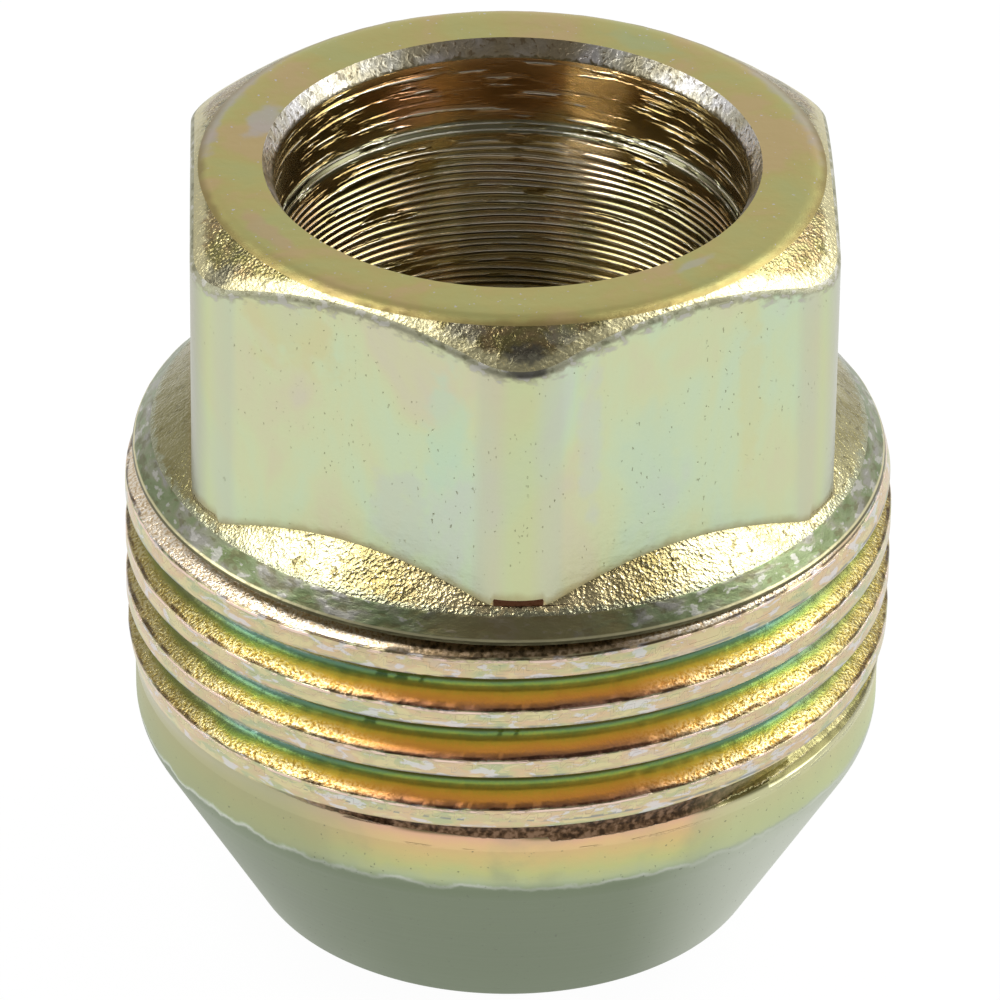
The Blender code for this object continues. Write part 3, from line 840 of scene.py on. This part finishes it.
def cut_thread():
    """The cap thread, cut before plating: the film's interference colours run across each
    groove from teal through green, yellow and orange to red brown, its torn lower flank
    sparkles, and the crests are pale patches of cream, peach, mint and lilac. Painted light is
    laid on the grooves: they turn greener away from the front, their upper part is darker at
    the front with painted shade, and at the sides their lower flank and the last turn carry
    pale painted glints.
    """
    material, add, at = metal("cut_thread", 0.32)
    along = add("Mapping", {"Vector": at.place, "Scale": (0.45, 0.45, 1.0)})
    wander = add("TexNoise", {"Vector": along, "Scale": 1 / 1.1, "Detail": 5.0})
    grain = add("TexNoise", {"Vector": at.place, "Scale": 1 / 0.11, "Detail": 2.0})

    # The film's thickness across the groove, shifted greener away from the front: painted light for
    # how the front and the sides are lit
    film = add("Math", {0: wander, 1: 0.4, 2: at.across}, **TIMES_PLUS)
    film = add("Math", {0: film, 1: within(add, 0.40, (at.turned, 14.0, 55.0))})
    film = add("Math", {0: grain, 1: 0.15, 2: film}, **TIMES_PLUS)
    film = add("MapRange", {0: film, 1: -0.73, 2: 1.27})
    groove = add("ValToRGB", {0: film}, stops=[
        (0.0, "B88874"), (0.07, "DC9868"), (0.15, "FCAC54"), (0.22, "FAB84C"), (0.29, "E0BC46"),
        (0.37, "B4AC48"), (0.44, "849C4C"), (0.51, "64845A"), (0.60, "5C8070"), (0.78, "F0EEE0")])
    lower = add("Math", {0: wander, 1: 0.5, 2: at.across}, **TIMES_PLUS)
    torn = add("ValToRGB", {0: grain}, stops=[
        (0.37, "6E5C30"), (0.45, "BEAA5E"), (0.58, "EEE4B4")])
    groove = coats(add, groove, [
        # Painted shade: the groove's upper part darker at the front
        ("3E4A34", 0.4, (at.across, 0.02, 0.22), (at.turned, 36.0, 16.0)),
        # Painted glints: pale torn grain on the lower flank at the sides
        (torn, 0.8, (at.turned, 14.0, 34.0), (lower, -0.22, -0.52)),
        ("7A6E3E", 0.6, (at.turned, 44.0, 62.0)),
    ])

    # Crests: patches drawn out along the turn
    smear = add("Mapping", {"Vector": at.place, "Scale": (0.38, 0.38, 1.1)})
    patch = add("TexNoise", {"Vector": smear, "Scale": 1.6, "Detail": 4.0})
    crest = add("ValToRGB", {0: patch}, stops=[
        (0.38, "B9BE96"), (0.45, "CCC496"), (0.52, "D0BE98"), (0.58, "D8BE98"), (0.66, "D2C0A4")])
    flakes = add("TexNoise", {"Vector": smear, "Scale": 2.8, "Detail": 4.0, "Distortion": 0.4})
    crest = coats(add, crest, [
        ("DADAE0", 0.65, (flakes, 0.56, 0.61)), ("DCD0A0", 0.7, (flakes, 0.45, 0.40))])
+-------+
--- Directive ---
Would you copy out each line exactly as written?

--- Finished exercise ---
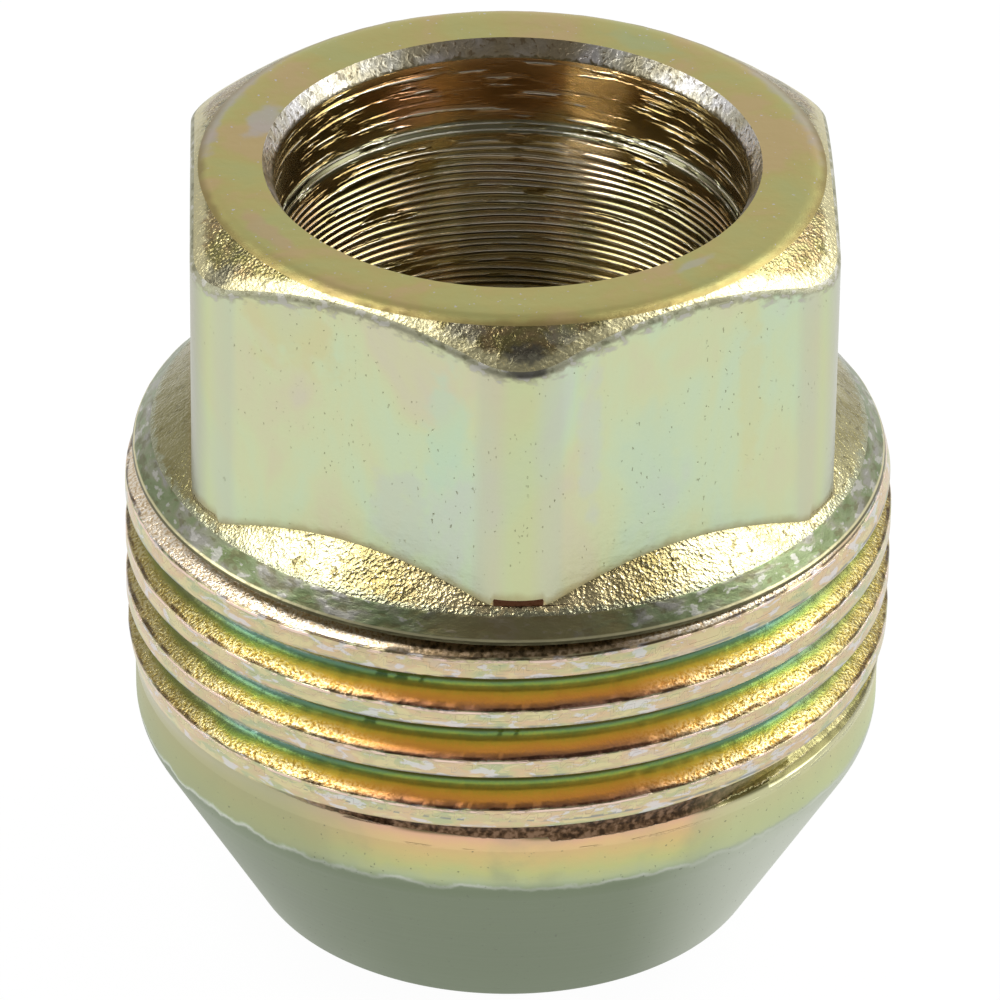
The Blender code for this object continues. Write part 3, from line 840 of scene.py on. This part finishes it.
def cut_thread():
    """The cap thread, cut before plating: the film's interference colours run across each
    groove from teal through green, yellow and orange to red brown, its torn lower flank
    sparkles, and the crests are pale patches of cream, peach, mint and lilac. Painted light is
    laid on the grooves: they turn greener away from the front, their upper part is darker at
    the front with painted shade, and at the sides their lower flank and the last turn carry
    pale painted glints.
    """
    material, add, at = metal("cut_thread", 0.32)
    along = add("Mapping", {"Vector": at.place, "Scale": (0.45, 0.45, 1.0)})
    wander = add("TexNoise", {"Vector": along, "Scale": 1 / 1.1, "Detail": 5.0})
    grain = add("TexNoise", {"Vector": at.place, "Scale": 1 / 0.11, "Detail": 2.0})

    # The film's thickness across the groove, shifted greener away from the front: painted light for
    # how the front and the sides are lit
    film = add("Math", {0: wander, 1: 0.4, 2: at.across}, **TIMES_PLUS)
    film = add("Math", {0: film, 1: within(add, 0.40, (at.turned, 14.0, 55.0))})
    film = add("Math", {0: grain, 1: 0.15, 2: film}, **TIMES_PLUS)
    film = add("MapRange", {0: film, 1: -0.73, 2: 1.27})
    groove = add("ValToRGB", {0: film}, stops=[
        (0.0, "B88874"), (0.07, "DC9868"), (0.15, "FCAC54"), (0.22, "FAB84C"), (0.29, "E0BC46"),
        (0.37, "B4AC48"), (0.44, "849C4C"), (0.51, "64845A"), (0.60, "5C8070"), (0.78, "F0EEE0")])
    lower = add("Math", {0: wander, 1: 0.5, 2: at.across}, **TIMES_PLUS)
    torn = add("ValToRGB", {0: grain}, stops=[
        (0.37, "6E5C30"), (0.45, "BEAA5E"), (0.58, "EEE4B4")])
    groove = coats(add, groove, [
        # Painted shade: the groove's upper part darker at the front
        ("3E4A34", 0.4, (at.across, 0.02, 0.22), (at.turned, 36.0, 16.0)),
        # Painted glints: pale torn grain on the lower flank at the sides
        (torn, 0.8, (at.turned, 14.0, 34.0), (lower, -0.22, -0.52)),
        ("7A6E3E", 0.6, (at.turned, 44.0, 62.0)),
    ])

    # Crests: patches drawn out along the turn
    smear = add("Mapping", {"Vector": at.place, "Scale": (0.38, 0.38, 1.1)})
    patch = add("TexNoise", {"Vector": smear, "Scale": 1.6, "Detail": 4.0})
    crest = add("ValToRGB", {0: patch}, stops=[
        (0.38, "B9BE96"), (0.45, "CCC496"), (0.52, "D0BE98"), (0.58, "D8BE98"), (0.66, "D2C0A4")])
    flakes = add("TexNoise", {"Vector": smear, "Scale": 2.8, "Detail": 4.0, "Distortion": 0.4})
    crest = coats(add, crest, [
        ("DADAE0", 0.65, (flakes, 0.56, 0.61)), ("DCD0A0", 0.7, (flakes, 0.45, 0.40))])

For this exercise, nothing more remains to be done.